Scheme membership becomes a meaningful, defensible claim supported by evidence throughout the year.

Stage 3: What’s Coming Next

As supply chain due diligence requirements increase, continuous farm data becomes the evidence layer behind compliance claims to regulators, investors and customers.

Assurance becomes something that can be demonstrated continuously, not simply verified periodically.

Why APIs Sit at the Centre of This Future

None of this works if data remains trapped. Continuous assurance requires continuous data flow. Continuous data flow requires connectivity. Connectivity requires APIs.

That’s why APIs dominated so many conversations at Cereals.

People increasingly recognise that the challenge isn’t collecting another dataset. It’s enabling trusted information to move securely between the people who need it. The connection out matters just as much as the collection in.

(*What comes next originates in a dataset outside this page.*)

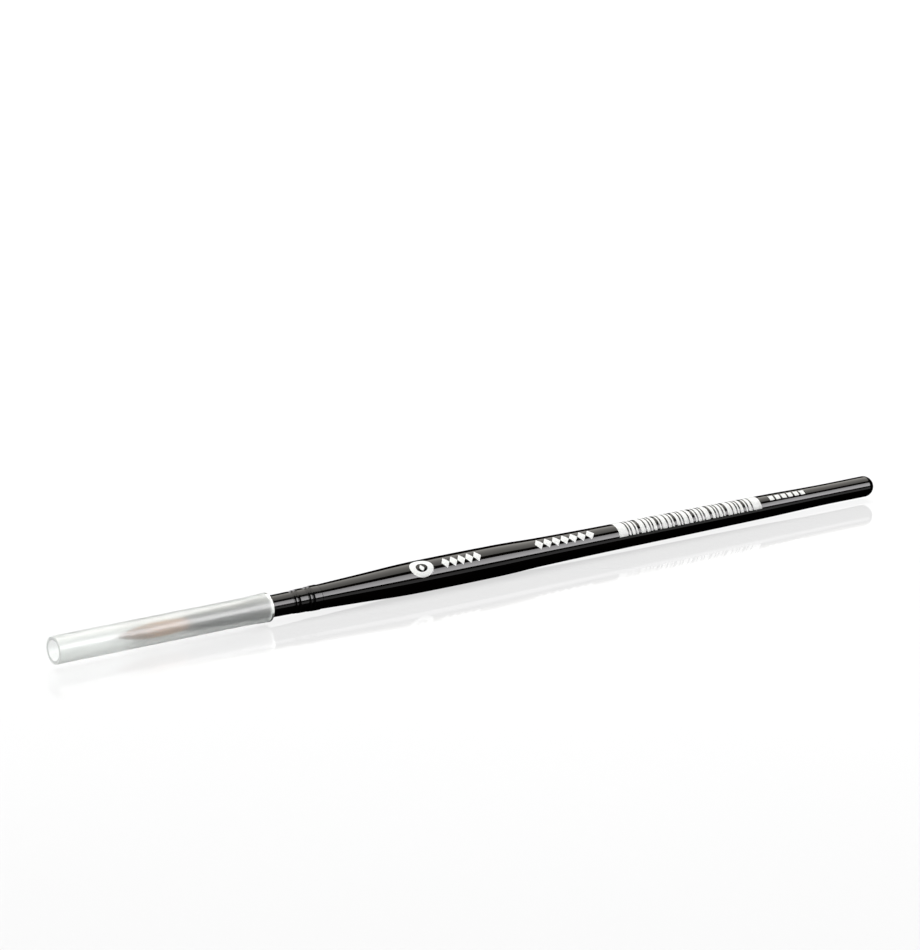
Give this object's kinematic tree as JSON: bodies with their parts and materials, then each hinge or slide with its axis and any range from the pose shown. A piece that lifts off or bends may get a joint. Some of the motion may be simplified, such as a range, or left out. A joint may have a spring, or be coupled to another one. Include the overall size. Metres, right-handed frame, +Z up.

A farm may hold valuable information. But its value isn’t fully realised until it can flow securely, with permission, to the organisations making decisions across the wider supply chain.

Data sitting in a silo has limited value. Data that can move becomes intelligence.


From Data Collection to Data Movement

For years, agricultural technology focused on helping people collect data.

The next phase is about helping data move.

Move automatically. Move securely. Move in a structured format. Move without creating more work for farmers.

That was one of the strongest themes we took away from Cereals. The conversation is shifting from “How do we collect more data?” and towards a much more important question:

“How do we make trusted data flow?”

In a world where data has exploded, the organisations that create the most value won’t be those that simply collect the most information. They’ll be the ones willing and able to work together.

The future of agricultural data isn’t built on isolated systems or proprietary silos. It’s built on trusted connections between farmers, supply chains, technology providers, assurance schemes and industry partners.

People create collaboration. APIs simply provide us with infrastructure that makes collaboration possible at scale.